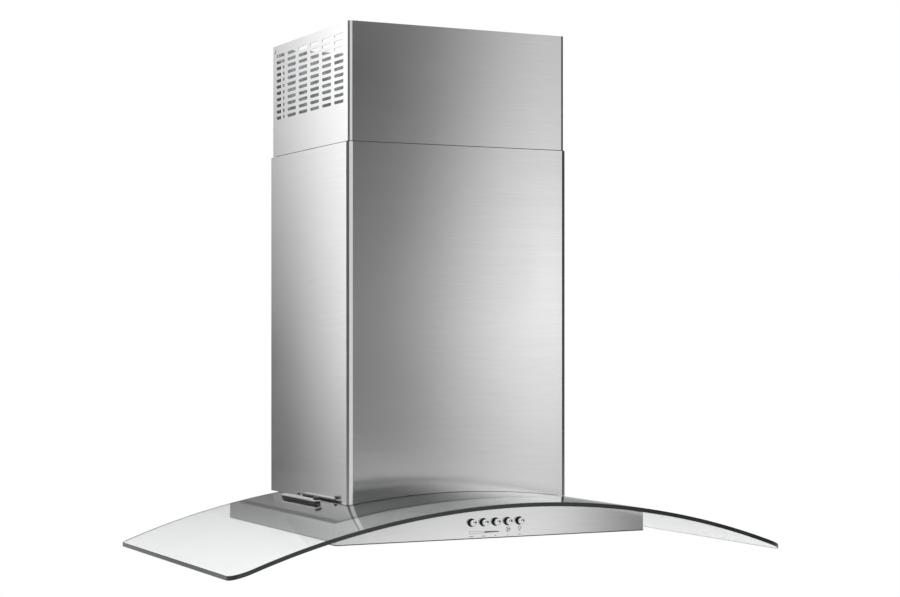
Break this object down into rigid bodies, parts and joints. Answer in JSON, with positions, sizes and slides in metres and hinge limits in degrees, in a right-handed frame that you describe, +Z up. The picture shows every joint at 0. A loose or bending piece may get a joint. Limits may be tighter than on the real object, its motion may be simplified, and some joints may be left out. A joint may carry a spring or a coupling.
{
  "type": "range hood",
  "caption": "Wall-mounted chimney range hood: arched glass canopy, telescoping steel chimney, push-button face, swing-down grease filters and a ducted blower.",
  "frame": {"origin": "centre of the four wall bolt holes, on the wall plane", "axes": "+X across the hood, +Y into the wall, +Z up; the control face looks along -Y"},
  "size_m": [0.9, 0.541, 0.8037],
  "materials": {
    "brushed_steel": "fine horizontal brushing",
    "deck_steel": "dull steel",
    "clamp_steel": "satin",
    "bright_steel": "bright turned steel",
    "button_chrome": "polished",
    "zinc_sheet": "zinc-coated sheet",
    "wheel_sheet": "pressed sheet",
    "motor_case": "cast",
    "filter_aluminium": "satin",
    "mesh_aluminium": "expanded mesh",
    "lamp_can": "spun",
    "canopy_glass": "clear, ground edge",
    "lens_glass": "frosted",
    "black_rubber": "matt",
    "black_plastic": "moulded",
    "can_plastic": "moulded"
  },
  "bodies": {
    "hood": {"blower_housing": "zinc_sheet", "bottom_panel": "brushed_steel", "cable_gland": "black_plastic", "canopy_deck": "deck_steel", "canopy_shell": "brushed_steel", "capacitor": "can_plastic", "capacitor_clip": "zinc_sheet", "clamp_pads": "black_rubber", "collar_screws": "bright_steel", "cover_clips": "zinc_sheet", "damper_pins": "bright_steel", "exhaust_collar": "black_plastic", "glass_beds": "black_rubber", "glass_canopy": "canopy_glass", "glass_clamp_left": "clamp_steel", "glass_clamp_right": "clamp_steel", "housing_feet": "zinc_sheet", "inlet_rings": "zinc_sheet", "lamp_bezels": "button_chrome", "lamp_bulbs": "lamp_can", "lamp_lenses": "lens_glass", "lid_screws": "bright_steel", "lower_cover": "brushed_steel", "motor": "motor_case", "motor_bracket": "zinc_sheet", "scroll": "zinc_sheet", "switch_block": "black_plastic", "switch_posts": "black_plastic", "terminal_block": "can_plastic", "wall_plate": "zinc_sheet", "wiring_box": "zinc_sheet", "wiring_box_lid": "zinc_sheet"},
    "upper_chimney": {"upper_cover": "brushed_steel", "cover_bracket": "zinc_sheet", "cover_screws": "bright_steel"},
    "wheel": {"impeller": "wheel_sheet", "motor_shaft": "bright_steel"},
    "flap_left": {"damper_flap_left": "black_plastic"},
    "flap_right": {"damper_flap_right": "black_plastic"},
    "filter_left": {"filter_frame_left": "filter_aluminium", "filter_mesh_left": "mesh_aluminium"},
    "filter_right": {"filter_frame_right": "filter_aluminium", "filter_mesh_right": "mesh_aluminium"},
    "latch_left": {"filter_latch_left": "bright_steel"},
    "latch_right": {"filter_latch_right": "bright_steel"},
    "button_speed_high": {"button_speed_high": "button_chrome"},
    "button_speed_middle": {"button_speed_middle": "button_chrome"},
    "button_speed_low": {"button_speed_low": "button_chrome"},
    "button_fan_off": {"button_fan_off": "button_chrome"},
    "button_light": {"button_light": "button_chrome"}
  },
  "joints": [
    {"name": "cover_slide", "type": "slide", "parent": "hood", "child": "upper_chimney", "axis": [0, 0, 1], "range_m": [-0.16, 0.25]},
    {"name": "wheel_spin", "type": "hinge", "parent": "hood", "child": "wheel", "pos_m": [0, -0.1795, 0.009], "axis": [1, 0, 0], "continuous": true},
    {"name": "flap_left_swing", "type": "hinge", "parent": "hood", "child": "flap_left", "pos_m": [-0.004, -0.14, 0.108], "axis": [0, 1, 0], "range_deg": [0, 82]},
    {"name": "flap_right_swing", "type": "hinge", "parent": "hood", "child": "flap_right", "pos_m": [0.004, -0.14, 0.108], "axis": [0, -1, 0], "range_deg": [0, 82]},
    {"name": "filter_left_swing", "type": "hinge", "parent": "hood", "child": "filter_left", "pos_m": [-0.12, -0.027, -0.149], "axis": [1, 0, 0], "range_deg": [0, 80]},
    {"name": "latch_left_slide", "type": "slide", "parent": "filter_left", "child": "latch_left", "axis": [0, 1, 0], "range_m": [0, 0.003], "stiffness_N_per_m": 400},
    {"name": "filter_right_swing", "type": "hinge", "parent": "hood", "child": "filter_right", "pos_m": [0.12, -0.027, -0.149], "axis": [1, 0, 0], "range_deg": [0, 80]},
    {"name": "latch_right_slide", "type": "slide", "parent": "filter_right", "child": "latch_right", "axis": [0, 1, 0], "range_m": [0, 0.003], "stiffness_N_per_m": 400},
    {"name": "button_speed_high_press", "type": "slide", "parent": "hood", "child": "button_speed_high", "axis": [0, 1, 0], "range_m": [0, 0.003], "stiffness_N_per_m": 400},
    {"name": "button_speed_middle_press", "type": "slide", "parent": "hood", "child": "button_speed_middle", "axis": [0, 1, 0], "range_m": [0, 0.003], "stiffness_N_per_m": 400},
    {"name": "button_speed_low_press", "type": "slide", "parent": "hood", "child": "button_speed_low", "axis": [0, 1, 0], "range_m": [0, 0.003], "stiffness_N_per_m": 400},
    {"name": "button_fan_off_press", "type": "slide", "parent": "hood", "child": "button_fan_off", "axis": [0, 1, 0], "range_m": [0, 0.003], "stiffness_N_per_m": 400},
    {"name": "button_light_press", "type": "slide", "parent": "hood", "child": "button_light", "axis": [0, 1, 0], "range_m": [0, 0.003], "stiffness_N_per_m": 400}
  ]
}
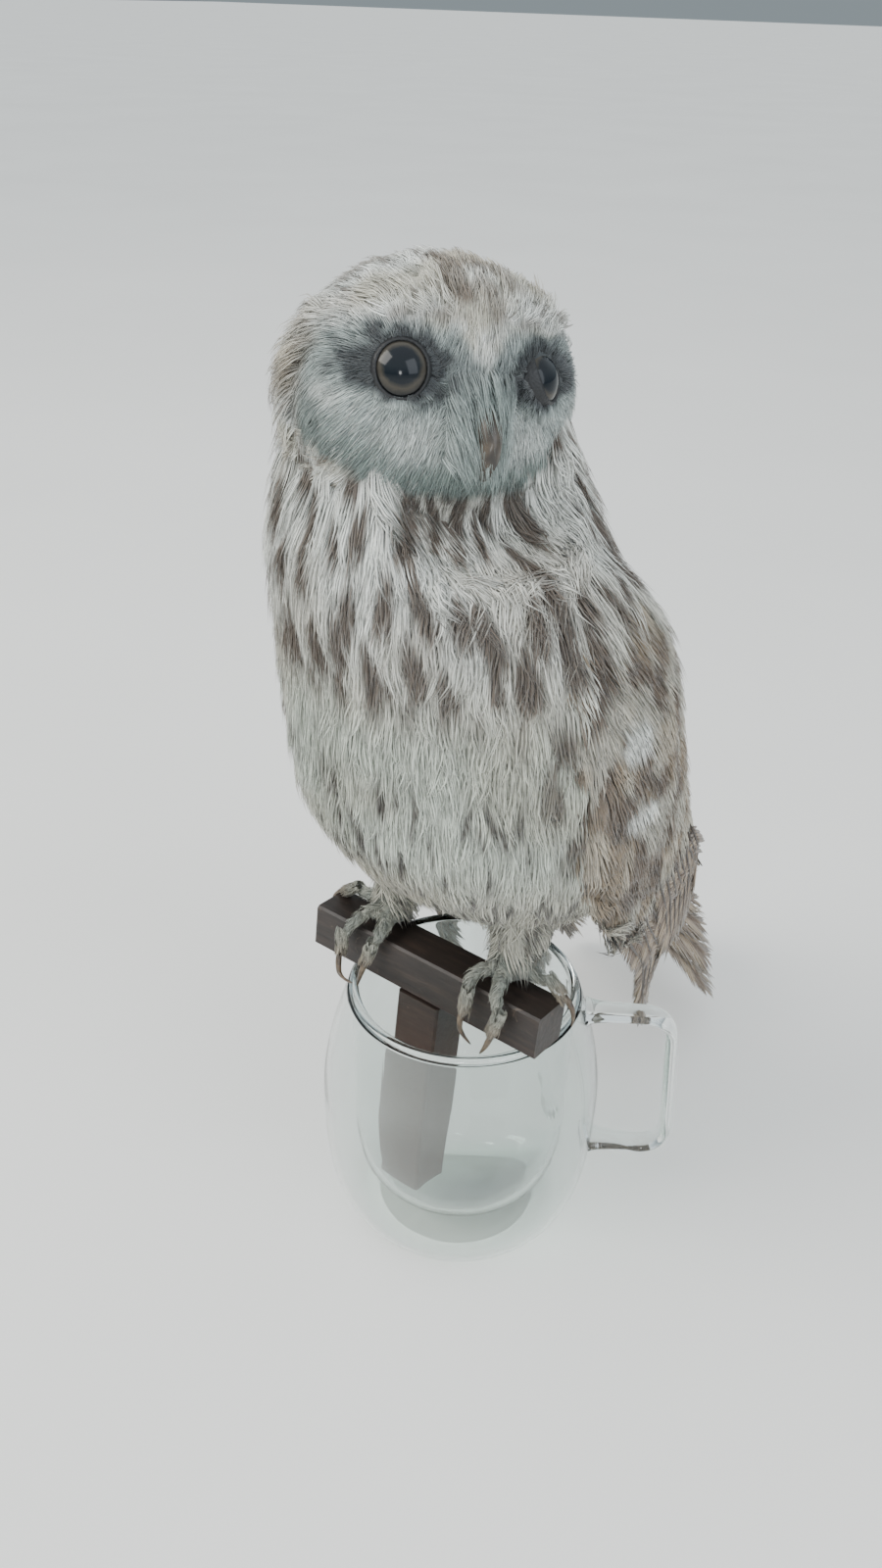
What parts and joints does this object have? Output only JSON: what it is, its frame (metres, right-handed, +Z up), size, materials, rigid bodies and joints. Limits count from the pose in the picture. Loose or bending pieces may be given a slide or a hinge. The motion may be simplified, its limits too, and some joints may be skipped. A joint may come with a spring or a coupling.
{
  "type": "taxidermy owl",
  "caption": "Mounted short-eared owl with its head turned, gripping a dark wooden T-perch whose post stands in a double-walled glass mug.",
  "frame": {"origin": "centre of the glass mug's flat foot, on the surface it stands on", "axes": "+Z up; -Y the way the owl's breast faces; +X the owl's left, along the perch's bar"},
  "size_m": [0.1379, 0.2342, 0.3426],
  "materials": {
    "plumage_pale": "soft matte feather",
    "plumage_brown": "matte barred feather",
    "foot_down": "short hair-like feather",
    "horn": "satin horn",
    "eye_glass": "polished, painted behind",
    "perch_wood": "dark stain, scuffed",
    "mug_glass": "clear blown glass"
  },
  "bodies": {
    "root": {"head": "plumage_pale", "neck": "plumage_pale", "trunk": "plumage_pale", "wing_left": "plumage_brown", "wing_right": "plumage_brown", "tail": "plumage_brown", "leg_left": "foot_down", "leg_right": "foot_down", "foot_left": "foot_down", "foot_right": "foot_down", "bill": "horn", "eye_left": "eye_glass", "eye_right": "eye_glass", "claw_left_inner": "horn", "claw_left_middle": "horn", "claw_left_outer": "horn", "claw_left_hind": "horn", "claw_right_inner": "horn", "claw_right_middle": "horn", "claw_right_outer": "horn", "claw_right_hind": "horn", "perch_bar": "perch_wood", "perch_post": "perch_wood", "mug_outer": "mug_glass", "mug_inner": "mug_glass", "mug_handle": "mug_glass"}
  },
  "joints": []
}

## Your goal
Repeat the data above exactly.

## Solution below
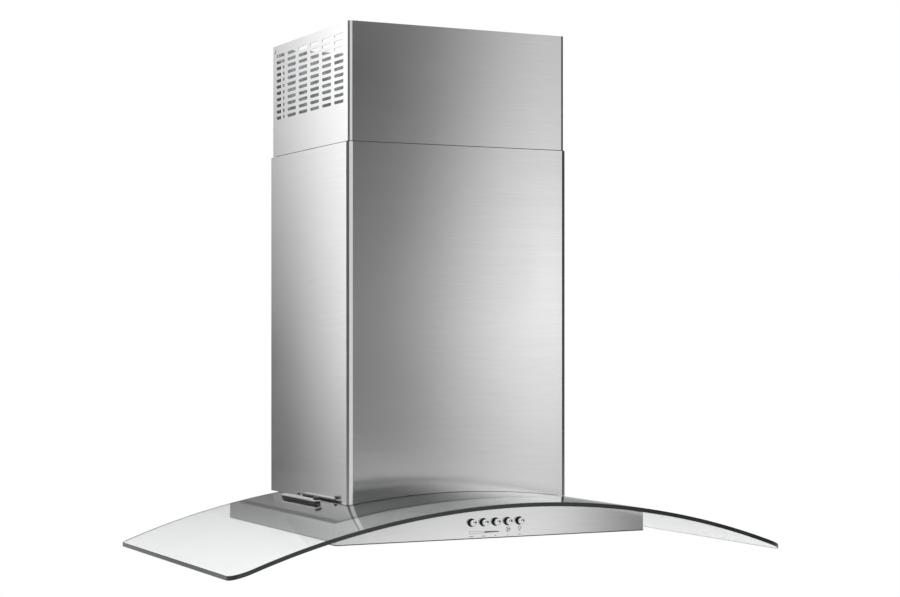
Break this object down into rigid bodies, parts and joints. Answer in JSON, with positions, sizes and slides in metres and hinge limits in degrees, in a right-handed frame that you describe, +Z up. The picture shows every joint at 0. A loose or bending piece may get a joint. Limits may be tighter than on the real object, its motion may be simplified, and some joints may be left out. A joint may carry a spring or a coupling.
{
  "type": "range hood",
  "caption": "Wall-mounted chimney range hood: arched glass canopy, telescoping steel chimney, push-button face, swing-down grease filters and a ducted blower.",
  "frame": {"origin": "centre of the four wall bolt holes, on the wall plane", "axes": "+X across the hood, +Y into the wall, +Z up; the control face looks along -Y"},
  "size_m": [0.9, 0.541, 0.8037],
  "materials": {
    "brushed_steel": "fine horizontal brushing",
    "deck_steel": "dull steel",
    "clamp_steel": "satin",
    "bright_steel": "bright turned steel",
    "button_chrome": "polished",
    "zinc_sheet": "zinc-coated sheet",
    "wheel_sheet": "pressed sheet",
    "motor_case": "cast",
    "filter_aluminium": "satin",
    "mesh_aluminium": "expanded mesh",
    "lamp_can": "spun",
    "canopy_glass": "clear, ground edge",
    "lens_glass": "frosted",
    "black_rubber": "matt",
    "black_plastic": "moulded",
    "can_plastic": "moulded"
  },
  "bodies": {
    "hood": {"blower_housing": "zinc_sheet", "bottom_panel": "brushed_steel", "cable_gland": "black_plastic", "canopy_deck": "deck_steel", "canopy_shell": "brushed_steel", "capacitor": "can_plastic", "capacitor_clip": "zinc_sheet", "clamp_pads": "black_rubber", "collar_screws": "bright_steel", "cover_clips": "zinc_sheet", "damper_pins": "bright_steel", "exhaust_collar": "black_plastic", "glass_beds": "black_rubber", "glass_canopy": "canopy_glass", "glass_clamp_left": "clamp_steel", "glass_clamp_right": "clamp_steel", "housing_feet": "zinc_sheet", "inlet_rings": "zinc_sheet", "lamp_bezels": "button_chrome", "lamp_bulbs": "lamp_can", "lamp_lenses": "lens_glass", "lid_screws": "bright_steel", "lower_cover": "brushed_steel", "motor": "motor_case", "motor_bracket": "zinc_sheet", "scroll": "zinc_sheet", "switch_block": "black_plastic", "switch_posts": "black_plastic", "terminal_block": "can_plastic", "wall_plate": "zinc_sheet", "wiring_box": "zinc_sheet", "wiring_box_lid": "zinc_sheet"},
    "upper_chimney": {"upper_cover": "brushed_steel", "cover_bracket": "zinc_sheet", "cover_screws": "bright_steel"},
    "wheel": {"impeller": "wheel_sheet", "motor_shaft": "bright_steel"},
    "flap_left": {"damper_flap_left": "black_plastic"},
    "flap_right": {"damper_flap_right": "black_plastic"},
    "filter_left": {"filter_frame_left": "filter_aluminium", "filter_mesh_left": "mesh_aluminium"},
    "filter_right": {"filter_frame_right": "filter_aluminium", "filter_mesh_right": "mesh_aluminium"},
    "latch_left": {"filter_latch_left": "bright_steel"},
    "latch_right": {"filter_latch_right": "bright_steel"},
    "button_speed_high": {"button_speed_high": "button_chrome"},
    "button_speed_middle": {"button_speed_middle": "button_chrome"},
    "button_speed_low": {"button_speed_low": "button_chrome"},
    "button_fan_off": {"button_fan_off": "button_chrome"},
    "button_light": {"button_light": "button_chrome"}
  },
  "joints": [
    {"name": "cover_slide", "type": "slide", "parent": "hood", "child": "upper_chimney", "axis": [0, 0, 1], "range_m": [-0.16, 0.25]},
    {"name": "wheel_spin", "type": "hinge", "parent": "hood", "child": "wheel", "pos_m": [0, -0.1795, 0.009], "axis": [1, 0, 0], "continuous": true},
    {"name": "flap_left_swing", "type": "hinge", "parent": "hood", "child": "flap_left", "pos_m": [-0.004, -0.14, 0.108], "axis": [0, 1, 0], "range_deg": [0, 82]},
    {"name": "flap_right_swing", "type": "hinge", "parent": "hood", "child": "flap_right", "pos_m": [0.004, -0.14, 0.108], "axis": [0, -1, 0], "range_deg": [0, 82]},
    {"name": "filter_left_swing", "type": "hinge", "parent": "hood", "child": "filter_left", "pos_m": [-0.12, -0.027, -0.149], "axis": [1, 0, 0], "range_deg": [0, 80]},
    {"name": "latch_left_slide", "type": "slide", "parent": "filter_left", "child": "latch_left", "axis": [0, 1, 0], "range_m": [0, 0.003], "stiffness_N_per_m": 400},
    {"name": "filter_right_swing", "type": "hinge", "parent": "hood", "child": "filter_right", "pos_m": [0.12, -0.027, -0.149], "axis": [1, 0, 0], "range_deg": [0, 80]},
    {"name": "latch_right_slide", "type": "slide", "parent": "filter_right", "child": "latch_right", "axis": [0, 1, 0], "range_m": [0, 0.003], "stiffness_N_per_m": 400},
    {"name": "button_speed_high_press", "type": "slide", "parent": "hood", "child": "button_speed_high", "axis": [0, 1, 0], "range_m": [0, 0.003], "stiffness_N_per_m": 400},
    {"name": "button_speed_middle_press", "type": "slide", "parent": "hood", "child": "button_speed_middle", "axis": [0, 1, 0], "range_m": [0, 0.003], "stiffness_N_per_m": 400},
    {"name": "button_speed_low_press", "type": "slide", "parent": "hood", "child": "button_speed_low", "axis": [0, 1, 0], "range_m": [0, 0.003], "stiffness_N_per_m": 400},
    {"name": "button_fan_off_press", "type": "slide", "parent": "hood", "child": "button_fan_off", "axis": [0, 1, 0], "range_m": [0, 0.003], "stiffness_N_per_m": 400},
    {"name": "button_light_press", "type": "slide", "parent": "hood", "child": "button_light", "axis": [0, 1, 0], "range_m": [0, 0.003], "stiffness_N_per_m": 400}
  ]
}
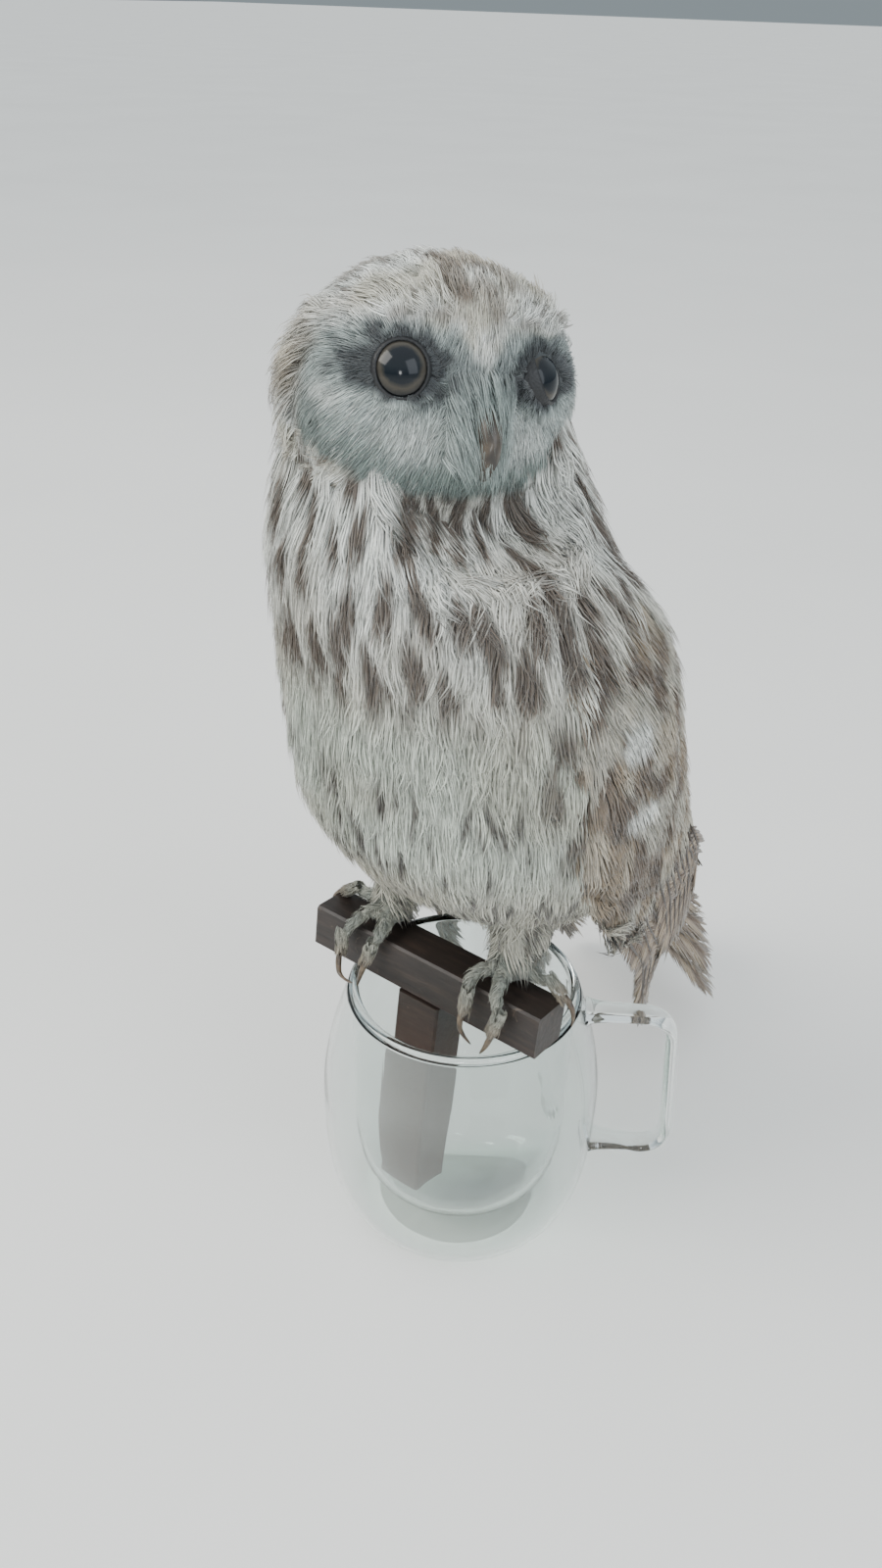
What parts and joints does this object have? Output only JSON: what it is, its frame (metres, right-handed, +Z up), size, materials, rigid bodies and joints. Limits count from the pose in the picture. Loose or bending pieces may be given a slide or a hinge. The motion may be simplified, its limits too, and some joints may be skipped. A joint may come with a spring or a coupling.
{
  "type": "taxidermy owl",
  "caption": "Mounted short-eared owl with its head turned, gripping a dark wooden T-perch whose post stands in a double-walled glass mug.",
  "frame": {"origin": "centre of the glass mug's flat foot, on the surface it stands on", "axes": "+Z up; -Y the way the owl's breast faces; +X the owl's left, along the perch's bar"},
  "size_m": [0.1379, 0.2342, 0.3426],
  "materials": {
    "plumage_pale": "soft matte feather",
    "plumage_brown": "matte barred feather",
    "foot_down": "short hair-like feather",
    "horn": "satin horn",
    "eye_glass": "polished, painted behind",
    "perch_wood": "dark stain, scuffed",
    "mug_glass": "clear blown glass"
  },
  "bodies": {
    "root": {"head": "plumage_pale", "neck": "plumage_pale", "trunk": "plumage_pale", "wing_left": "plumage_brown", "wing_right": "plumage_brown", "tail": "plumage_brown", "leg_left": "foot_down", "leg_right": "foot_down", "foot_left": "foot_down", "foot_right": "foot_down", "bill": "horn", "eye_left": "eye_glass", "eye_right": "eye_glass", "claw_left_inner": "horn", "claw_left_middle": "horn", "claw_left_outer": "horn", "claw_left_hind": "horn", "claw_right_inner": "horn", "claw_right_middle": "horn", "claw_right_outer": "horn", "claw_right_hind": "horn", "perch_bar": "perch_wood", "perch_post": "perch_wood", "mug_outer": "mug_glass", "mug_inner": "mug_glass", "mug_handle": "mug_glass"}
  },
  "joints": []
}